Certainly, there is potentially great benefit to a veteran under VA treatment for a mental health problem from having VA also counsel or provide needed mental health treatment to a spouse. We see no compelling reason to foreclose VA from making such services available to family members of OIF/OEF veterans. To the contrary, the family has a unique role to play in providing support, and it is entirely consistent with VA’s mission to help family members carry out that role. However the law now makes a distinction, relating to provision of family services, between a veteran being treated for a service-connected and a nonservice-connected condition. But it is noteworthy that VA is authorized to provide medical care and services (subject to a five-year time limit in the case of veterans) to OIF/OEF veterans who are not otherwise eligible for VA care. This special eligibility effectively treats the veteran who served in a combat theater on what amounts to a presumptive service-connected basis.

Given that the law effectively considers health problems experienced by combat veterans as though they are service-connected for treatment purposes, there appears no obvious rationale for treating an OIF/OEF veteran’s mental health problem differently for purposes of counseling family members. In fact, the language in current law, linking provision of family services to the goal of hospital discharge appears to be a relic of a long-abandoned provision of a prior eligibility law. Congress should have no hesitation about amending current law to enable family members of OIF/OEF veterans to get counseling and services that would enable them to better support the veteran in his/her treatment. ...

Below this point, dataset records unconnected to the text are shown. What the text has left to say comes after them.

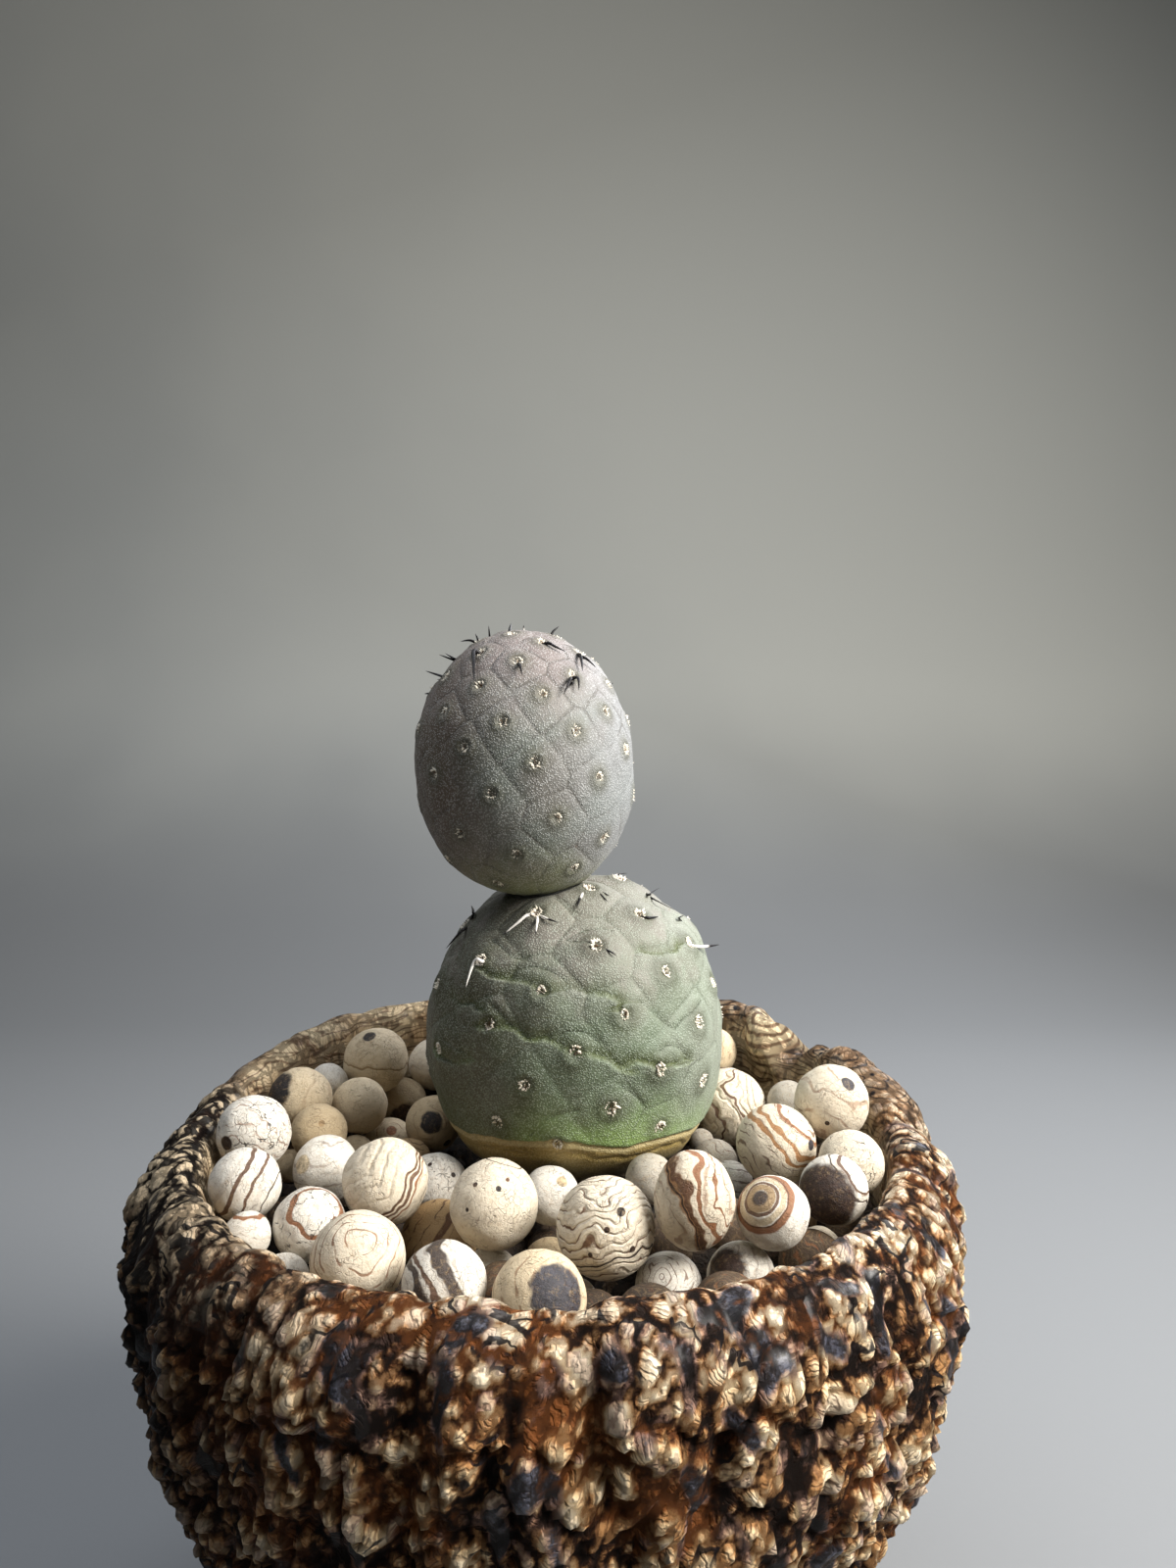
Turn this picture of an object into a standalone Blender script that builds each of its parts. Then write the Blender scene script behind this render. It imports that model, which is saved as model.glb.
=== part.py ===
"""Potted tephrocactus: two stem segments, the lower rooted in a rough clay pot under marbled clay balls.

Blender 4.5, metres, +Z up. The origin is the middle of the pot's foot, on the surface it stands on.
The cactus faces -Y. Lengths below are in millimetres and become metres where a mesh is made.
"""

import math
import random

import bmesh
import bpy
from mathutils import Vector, noise

MM = 0.001
CLEARANCE = 0.3           # gap that touching pieces keep

# Pot: outside profile from the foot up to the lip, then down the inside to the floor, as (radius, height)
POT_OUTSIDE = ((30.5, 0), (32.5, 1.2), (36, 8), (40.6, 18), (46.6, 30), (52, 43), (55.3, 54), (57.3, 65),
               (57.7, 74))
POT_LIP = ((55.4, 80.6), (51.4, 83.9), (48.6, 83.3), (47.4, 80.4))
POT_INSIDE = ((46.9, 74), (45.8, 58), (42.8, 40), (35.5, 22), (20, 11.5), (8, 10))
POT_FLOOR = 10            # inside floor at the middle
POT_SEGMENTS = 78
POT_STEP = 6.5            # about how far apart its rows of points are
FACET_SAG = 0.3           # how far the flat facets of the inside stand in from the round
LIP_LEVEL = 84            # crest of the lip at the front
LIP_LIFT = ((-180, 1), (-150, 0.3), (-90, 0), (-30, 0), (0, 1), (10, 3), (22, 4.6), (29, 3.6), (34.5, 0.8),
            (39, 6.2), (45, 6.6), (60, 6), (90, 5.4), (120, 5.6), (148, 5), (160, 3), (170, 1.6), (180, 1))
KNOB_AZIMUTH = 40.5       # rounded lump of the lip that leans in over the opening
KNOB_REACH = 3.4
DRAIN_HOLES = 3
DRAIN_RADIUS = 4
DRAIN_CIRCLE = 17
FURROW_DEPTH = 1.6
LUMP_HEIGHT = 2.3

# Cactus segments: profile and where each stands. "wide" is the share of the height where it is widest
LOWER = {"x": 3.6, "y": 14.0, "bottom": 75.3, "height": 42.4, "radius": 22.6, "low": 1.96, "high": 2.24,
         "wide": 0.39, "base": 0.52, "lean": 0.0, "rows": 19, "segments": 42, "groove": 0.75, "swell": 0.55}
UPPER = {"x": -3.5, "y": 11.0, "bottom": 115.8, "height": 39.5, "radius": 16.3, "low": 2.1, "high": 2.0,
         "wide": 0.49, "base": 0.0, "lean": -0.018, "rows": 17, "segments": 34, "groove": 0.25, "swell": 0.2}
ROOT = ((9, -2.6), (5.5, -4.4), (4.2, -8), (3.4, -15), (2.2, -20))    # (radius, height over its base)
ROOT_HOLE = 0.5           # the plain hole in the soil is this much wider than the root

# Areoles climb one helix: each is this many degrees round from the last, from the front to the right
LOWER_AREOLES = {"first": -19, "last": 29, "turn": 99.45, "phase": -0.8, "level": 96.9, "rise": 0.74,
                 "bend": -0.0009, "pull": 5.0}
UPPER_AREOLES = {"first": -26, "last": 41, "turn": 99.61, "phase": 6.2, "level": 136.36, "rise": 0.6,
                 "bend": -0.0036, "pull": 0.0}
# The lower segment's skin has creased and moved some of them, sideways and up, in mm
LOWER_NUDGES = {-18: (1.4, 1), -15: (-4.7, -0.5), -14: (6, 0.2), -11: (0, 0.6), -8: (-5.9, -0.7),
                -7: (1.8, 0.8), -4: (-0.8, 0), 7: (-0.9, 0), 10: (-2, -1.5), 14: (-0.6, -0.4), 18: (0.7, 0.8),
                21: (0, -3.2), 22: (0.5, 1.4), 25: (3.3, -1.1), 29: (2.8, -0.8)}
AREOLE_RADIUS = 1.15
AREOLE_STANDS = 0.3       # how far an areole cushion stands out
SPINE_RADIUS = 0.34       # at its root
SPINE_SUNK = 1.0
LOWER_SPINY_ABOVE = 106   # areoles higher than this carry spines
UPPER_SPINY_ABOVE = 146

# Soil, heaped under the balls
SOIL_RINGS = 11
SOIL_SEGMENTS = 46
SOIL_DEPTH_STEPS = ((45.8, 62), (43.2, 44.5), (36.2, 25.5), (20.4, 13.4))    # side and underside
SOIL_REACH = 46.0
SOIL_BED = 0.78           # balls are bedded this share of their radius below their middle
SOIL_LOW = 66.0
SOIL_HIGH = 81.3
SOIL_FEEL = (0, 1.7, 3.5)  # how far round a point the bed feels for balls, as its own points are coarse
SOIL_SLOPE = 0.7
BURIED = 10               # balls half sunk in the soil, where the heap leaves it barest
BURIED_RADIUS = 4.3
BURIED_STANDS = 1.4       # how far their middles stand above the bed
BURIED_TOP = 80           # none of them reaches higher
BURIED_SPOTS = 700
BURIED_SEED = 3

# Marbled clay balls, as (x, y, height of the middle, diameter) in mm, in banks as they lie in the pot
LEFT_BANK = ((-42, -3, 84, 10.5), (-40, -15.5, 82, 9.5), (-37.5, -22.5, 78.5, 6), (-30.5, -18.5, 78, 9.5),
             (-22, -29.5, 79, 11.5), (-32, -2.5, 78.5, 9.5), (-21.5, -13.5, 81.5, 11.5),
             (-35, 6, 80.5, 8.5),
             (-40, 13.5, 82.5, 10), (-31.5, 18, 80, 9), (-37.5, 23, 82, 6.5), (-30.5, 27, 84, 11),
             (-26, 30.5, 76, 8), (-19.5, 19, 76.5, 9), (-22, 36.5, 80.5, 9), (-27, 21.5, 72, 8.5),
             (-22.5, 12, 73, 7.5), (-16.5, 0, 75, 9), (-40, 8.5, 74, 5), (-32, -26, 74.5, 6.5),
             (-31, 13.5, 74, 6))
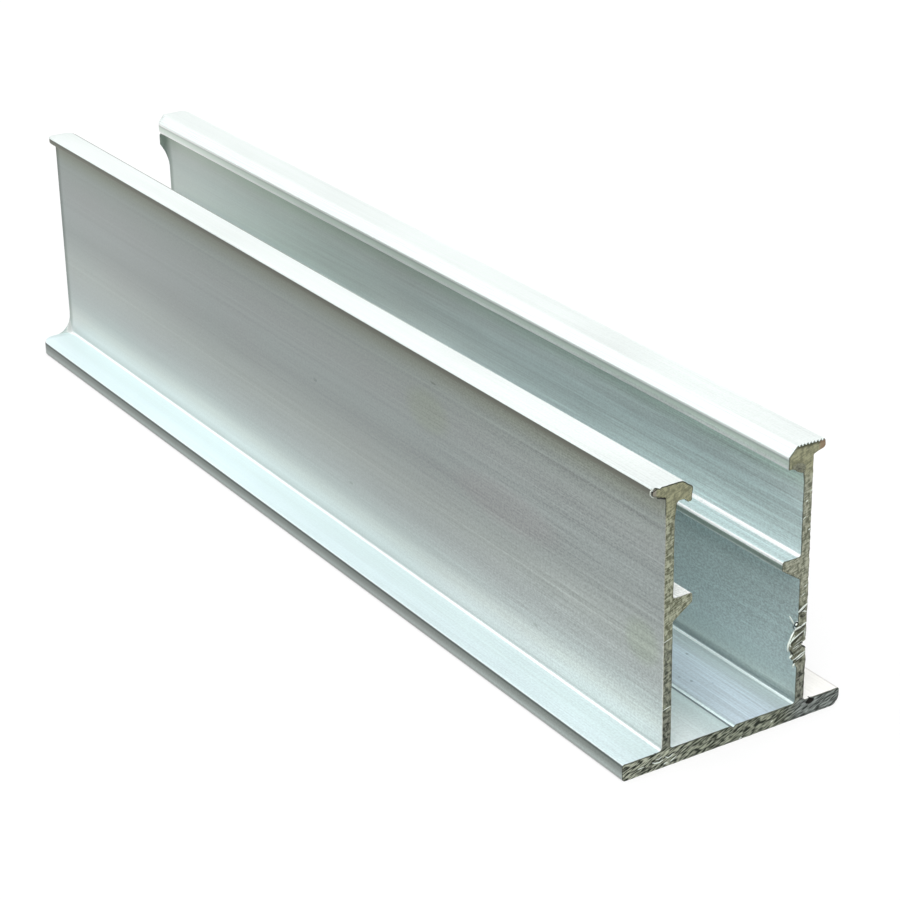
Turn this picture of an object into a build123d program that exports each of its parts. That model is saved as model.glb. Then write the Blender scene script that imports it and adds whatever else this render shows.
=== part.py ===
import os
from math import radians, tan

from build123d import *

os.makedirs("parts", exist_ok=True)

# All sizes are in millimetres. The rail lies on its flat base with its length along Y.
rail_length = 200.0
total_height = 44.8

# The base is a flat strip with a small V groove down the middle of its top.
base_width = 40.0
base_thickness = 2.8
base_upper_round = 0.4
base_lower_round = 0.55
groove_width = 0.85
groove_depth = 0.35

# Two upright webs stand on the base, with the channel between them.
channel_width = 22.9
web_thickness = 1.65
foot_round = 0.45

# Halfway up each web a ledge carries the nut. It is flat on top and sloped underneath.
ledge_reach = 3.35
ledge_top = 27.0
ledge_tip_height = 1.45
ledge_slope = 34.0
ledge_upper_round = 0.45
ledge_lower_round = 0.3
ledge_root_round = 0.4
ledge_under_round = 0.3

# The head of each web has a nose over the channel that ends in a small hook.
nose_reach = 2.9
nose_chamfer = 1.45
nose_height = 3.45
hook_width = 0.65
hook_depth = 0.6
hook_slope = 40.0
hook_round = 0.28
pocket_round = 0.5

# The left nose is rounder than the right one.
nose_upper_round = {-1: 1.3, 1: 0.35}
nose_lower_round = {-1: 0.9, 1: 0.3}

# Each web thickens inwards over the last stretch below its head.
neck_extra = 0.35
neck_length = 3.0

# A lip on the outside of each head is thicker at the web than at its tip.
lip_reach = 2.1
lip_tip_thickness = 1.3
lip_root_thickness = 2.0
lip_upper_round = 0.35
lip_lower_round = 0.5
lip_root_round = 0.4

# Distances across the section are measured from its middle, heights from the underside.
web_inner = channel_width / 2
web_outer = web_inner + web_thickness
neck_inner = web_inner - neck_extra
ledge_tip = web_inner - ledge_reach
nose_face = web_inner - nose_reach
hook_back = nose_face + hook_width
pocket_start = hook_back + hook_depth / tan(radians(hook_slope))
nose_top = nose_face + nose_chamfer
lip_tip = web_outer + lip_reach

ledge_tip_low = ledge_top - ledge_tip_height
ledge_root_low = ledge_tip_low - ledge_reach * tan(radians(ledge_slope))
hook_low = total_height - nose_height
pocket_top = hook_low + hook_depth
neck_start = pocket_top - neck_length
chamfer_low = total_height - nose_chamfer
lip_tip_low = total_height - lip_tip_thickness
lip_root_low = total_height - lip_root_thickness

# The right wall's outline goes up the channel side, over the head and down the outside.
wall_outline = [
    (web_inner, base_thickness / 2),
    (web_inner, ledge_root_low),
    (ledge_tip, ledge_tip_low),
    (ledge_tip, ledge_top),
    (web_inner, ledge_top),
    (web_inner, neck_start),
    (neck_inner, pocket_top),
    (pocket_start, pocket_top),
    (hook_back, hook_low),
    (nose_face, hook_low),
    (nose_face, chamfer_low),
    (nose_top, total_height),
    (lip_tip, total_height),
    (lip_tip, lip_tip_low),
    (web_outer, lip_root_low),
    (web_outer, base_thickness / 2),
]

groove_outline = [
    (-groove_width / 2, base_thickness),
    (0, base_thickness - groove_depth),
    (groove_width / 2, base_thickness),
]


def rounded_corners(side):
    """List the corners of one half of the section as distance across, height, radius."""
    return [
        (base_width / 2, 0, base_lower_round),
        (base_width / 2, base_thickness, base_upper_round),
        (web_outer, base_thickness, foot_round),
        (web_inner, base_thickness, foot_round),
        (web_inner, ledge_root_low, ledge_under_round),
        (ledge_tip, ledge_tip_low, ledge_lower_round),
        (ledge_tip, ledge_top, ledge_upper_round),
        (web_inner, ledge_top, ledge_root_round),
        (neck_inner, pocket_top, pocket_round),
        (pocket_start, pocket_top, hook_round),
        (hook_back, hook_low, hook_round),
        (nose_face, hook_low, hook_round),
        (nose_face, chamfer_low, nose_lower_round[side]),
        (nose_top, total_height, nose_upper_round[side]),
        (lip_tip, total_height, lip_upper_round),
        (lip_tip, lip_tip_low, lip_lower_round),
        (web_outer, lip_root_low, lip_root_round),
    ]


# The rail is one extrusion: its section is drawn upright and drawn out both ways.
with BuildPart() as rail:
    with BuildSketch(Plane.XZ) as section:
        with BuildLine():
            Polyline(*wall_outline, close=True)
        make_face()
        mirror(about=Plane.YZ)
        Rectangle(base_width, base_thickness, align=(Align.CENTER, Align.MIN))

        for side in (-1, 1):
            for across, height, radius in rounded_corners(side):
                corner = section.vertices().sort_by_distance((side * across, height))[0]
                fillet(corner, radius)

        with BuildLine():
            Polyline(*groove_outline, close=True)
        make_face(mode=Mode.SUBTRACT)

    extrude(amount=rail_length / 2, both=True)

rail.part.label = "rail"
export_step(rail.part, "parts/rail.step")
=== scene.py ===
from math import cos, pi, radians, sin

import bmesh
import bpy
from mathutils import Matrix, Quaternion, Vector, noise


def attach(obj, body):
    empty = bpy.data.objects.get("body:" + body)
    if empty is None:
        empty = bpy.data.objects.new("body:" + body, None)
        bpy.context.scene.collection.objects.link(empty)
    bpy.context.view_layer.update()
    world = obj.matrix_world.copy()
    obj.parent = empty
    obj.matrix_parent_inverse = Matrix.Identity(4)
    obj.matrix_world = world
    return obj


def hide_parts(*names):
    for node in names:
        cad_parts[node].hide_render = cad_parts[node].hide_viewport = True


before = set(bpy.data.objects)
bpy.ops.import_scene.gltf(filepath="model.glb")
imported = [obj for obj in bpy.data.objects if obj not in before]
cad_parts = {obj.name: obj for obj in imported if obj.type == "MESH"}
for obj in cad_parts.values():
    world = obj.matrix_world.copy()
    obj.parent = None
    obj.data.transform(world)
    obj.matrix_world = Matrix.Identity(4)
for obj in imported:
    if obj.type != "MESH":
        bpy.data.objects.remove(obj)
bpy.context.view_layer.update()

MM = 0.001
NEAR_END = -0.1
FAR_END = 0.1

# The camera stands low in front and to the left, as for the photograph, and leans a little.
CAMERA_PLACE = Vector((-0.20589, -0.35277, 0.19321))
CAMERA_AIM = Vector((0.0, -0.02357, 0.01858))
CAMERA_ROLL = radians(-1.166)
CAMERA_LENS = 102.39
SENSOR_WIDTH = 36.0

ACROSS = Vector((1, 0, 0))
ALONG = Vector((0, 1, 0))
UP = Vector((0, 0, 1))

# Sizes of the section, in millimetres: distances from its middle, and heights from the underside.
SECTION_TOP = 45.0
BASE_HALF = 20.0
BASE_TOP = 2.8
WEB_INNER = 11.45
WEB_OUTER = 13.1
HEAD_BOTTOM = 41.0
LIP_REACH = 2.1
NOSE_ROOT = 11.9
NOSE_REACH = 3.3

# The near end is divided finely, so that the saw's damage can be modelled there. Depths run along the
# rail from the cut, in millimetres.
ROUGH_DEPTHS = (0.15, 0.35, 0.7, 1.4)
ROUGH_REACH = 1.5
GRID_STEP = 0.3
EDGE_BREAK = 0.08
EDGE_LINE = 0.22
RAGGED = 0.05
RAGGED_DEPTH = 0.7
SMEAR_DEPTH = 0.6
CORNER_ROUND = 1.7
SAW_SLANT = radians(20)
SAW_RELIEF = 0.05

# The right head lies between these corners, and its top edge has notches at an even pitch.
RIGHT_HEAD = ((0.0098, 0.0435), (0.0155, 0.0455))
TOOTH_STEP = 0.15
TOOTH_PITCH = 0.6

# The far end is worn round: how deep that runs along the rail, how far it draws in the lips, noses and
# tops, and where the shape is divided for it. Its inner corners are filled over the walls' feet and below
# the noses.
FAR_ROUND = 3.0
FAR_LIP_ROUND = 1.8
FAR_NOSE_ROUND = 2.2
FAR_TOP_ROUND = 0.6
FAR_TOP_START = 42.5
FAR_TOP_SPAN = 2.3
FAR_FLARE = 3.9
FAR_FLARE_REACH = 3.4
FAR_FILL_START = 33.0
FAR_FILL_SPAN = 5.3
FAR_FILL_REACH = 1.85
FAR_FILL_LIMIT = 9.6
FAR_DEPTHS = (0.1, 0.3, 0.6, 1.0, 1.5, 2.2, 3.0)
FAR_HEIGHTS = (3.5, 4.2, 5.0, 6.0, 7.0, 33.5, 34.3, 35.1, 35.9, 36.7, 37.5, 38.3, 39.3, 40.3)

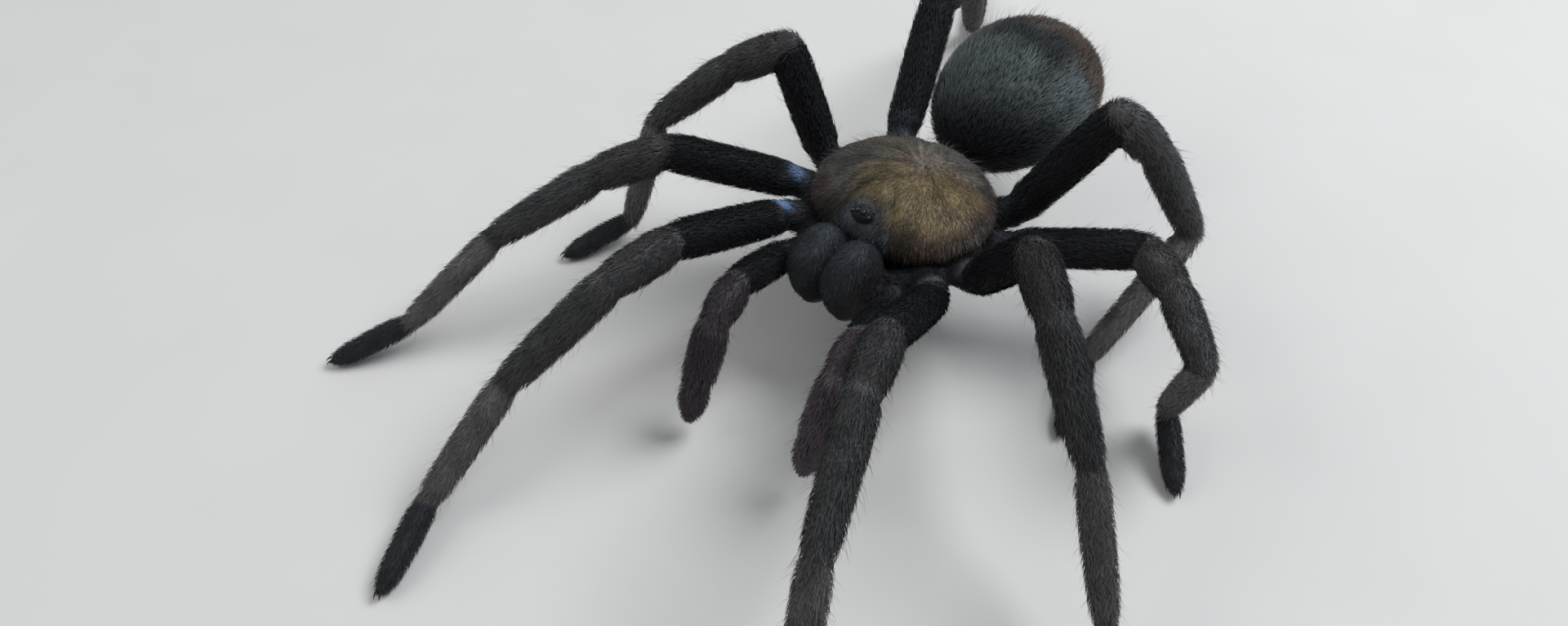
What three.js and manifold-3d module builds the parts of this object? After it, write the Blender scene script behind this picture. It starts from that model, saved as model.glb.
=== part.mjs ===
// A mature male tarantula, life size, walking with all eight feet on the floor.
// Units are millimetres. +Z is up and the head faces -Y, so the animal's left is +X.
// The origin is on the floor under the middle of the whole animal.
import * as THREE from 'three';
import { mergeVertices } from 'three/addons/utils/BufferGeometryUtils.js';
import Module from 'manifold-3d';

const wasm = await Module();
wasm.setup();

// ---------------------------------------------------------------- driving sizes

const bodyHeight = 14.1; // middle of the carapace above the floor
const bodyPitch = -2.2; // degrees, the head end a little low
const jointGap = 0.3; // between neighbouring pieces
const jointDepth = 40; // size of the blocks that trim a joint

const carapace = { halfWidth: 9.6, frontLength: 8.2, rearLength: 8.8, dome: 3.5, rim: 0.7 };
const headRise = { height: 1.9, y: -4.7, width: 3.8, length: 3.6 };
const fovea = { depth: 0.7, y: 3.2, radius: 1.3 };
const sternum = { halfWidth: 6.6, halfLength: 7.4, halfHeight: 2.4, z: -3.1 };
const coxa = { radius: 1.85, rootReach: 0.42, rootZ: -3.3 };
const eyeMound = { halfWidth: 1.25, halfLength: 0.85, height: 0.95, y: -6.7, z: 2.85 };
const eyeRows = [
  { count: 4, y: -0.42, step: 0.62, radius: 0.26 },
  { count: 4, y: 0.3, step: 0.6, radius: 0.2 },
];
const chelicera = {
  x: 2.0,
  y: -10.85,
  z: -1.65,
  halfWidth: 2.35,
  halfLength: 3.75,
  halfHeight: 4.05,
  droop: 14, // degrees, the front lower
  fullness: 0.85, // under 1 makes the lobe boxier than an egg
  taper: 0.15, // wider above, narrower toward the fang
};
const fang = { length: 6.4, radius: 0.75, bend: 70, pitch: 300, x: 2.0, y: -12.7, z: -4.7 }; // folded back
const abdomen = {
  halfWidth: 8.6,
  halfLength: 10.7,
  halfHeight: 6.3,
  y: 20.5,
  z: 0.3,
  rearSwell: 0.1,
  tilt: 9, // degrees, the rear end higher
};
const pedicel = { radius: 1.3, fromY: 8.4, fromZ: -2.2, toY: 13, toZ: -1.7 };
const spinneret = { length: 4.0, radius: 0.8, x: 1.5, y: 30.4, z: -1.6, spread: 10, lift: 5 };

const toe = { radius: 1.12, restHeight: 0.9 }; // a toe ball sunk this far makes the small flat
const hook = { radius: 0.55, length: 2.0 }; // mating hooks under the front shins

// Lengths from the hip to the toe: femur, patella, tibia, metatarsus, tarsus.
// Each girth is the radius over the coat at every joint, hip first.
const legKinds = {
  1: { lengths: [16, 8, 14, 13, 9], girths: [1.95, 2.05, 1.95, 1.6, 1.4, 1.12] },
  2: { lengths: [15, 7.5, 12.5, 12.5, 8.5], girths: [1.95, 2.05, 1.95, 1.5, 1.3, 1.12] },
  3: { lengths: [13, 6.5, 10.5, 13, 8], girths: [1.95, 2.05, 1.9, 1.45, 1.25, 1.12] },
  4: { lengths: [15.5, 6.5, 13, 17, 9], girths: [1.95, 2.1, 1.95, 1.5, 1.3, 1.12] },
};
const hipZ = -1.5;
const palpKind = {
  hipZ: -3.0,
  lengths: [9.6, 5.2, 7.8, 4.8],
  girths: [1.65, 1.75, 1.7, 1.65, 1.25],
};
const rodSides = 8;
const swell = 0.12; // how far the middle of a segment stands out beyond a straight taper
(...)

Ultimately, however, one might ask a broader question: [C]an and should the Department of Veterans Affairs pursue a broader role than it has to date in meeting the mental health needs of returning veterans, and by extension those of their families? Systemwide, VA has not mounted an effort to engage family members, a particularly striking lapse in the case of OIF/OEF veterans who are service-connected for PTSD or other mental health problems. In our view, the Department has also been timid and unimaginative in looking beyond its own facilities even to meet OIF/OEF veterans’ needs, and has been appropriately criticized for a largely passive stance in failing to reach out aggressively to the approximately 500 thousand OIF/OEF veterans and their families – a population at significant risk of readjustment and mental health problems -- who are not under VA care for any condition. Despite the limited reach of its facilities in rural America, VA has only minimally pursued opportunities for partnerships with community providers of mental health services, resulting in widespread disparities in access to mental health services. And it has failed to heed the advice of its expert advisory body, the Special Committee on PTSD which urged the Department to mount a program of education and support for all returning veterans and their families. It may be that such an undertaking is beyond the scope of the Department’s capacities, but – despite widespread and profound national concern regarding the mental health issues facing many OIF/OEF veterans and their families -- VA has clearly neither budgeted for such an initiative nor, to our knowledge, reached out to other potential partners (to include its sister agency, the Substance Abuse and Mental Health Services Administration) to assist in such an initiative.

Many others testified as well and additional professional health care organization representative and VA witness testimony is available at the House Veterans Affairs Committee website.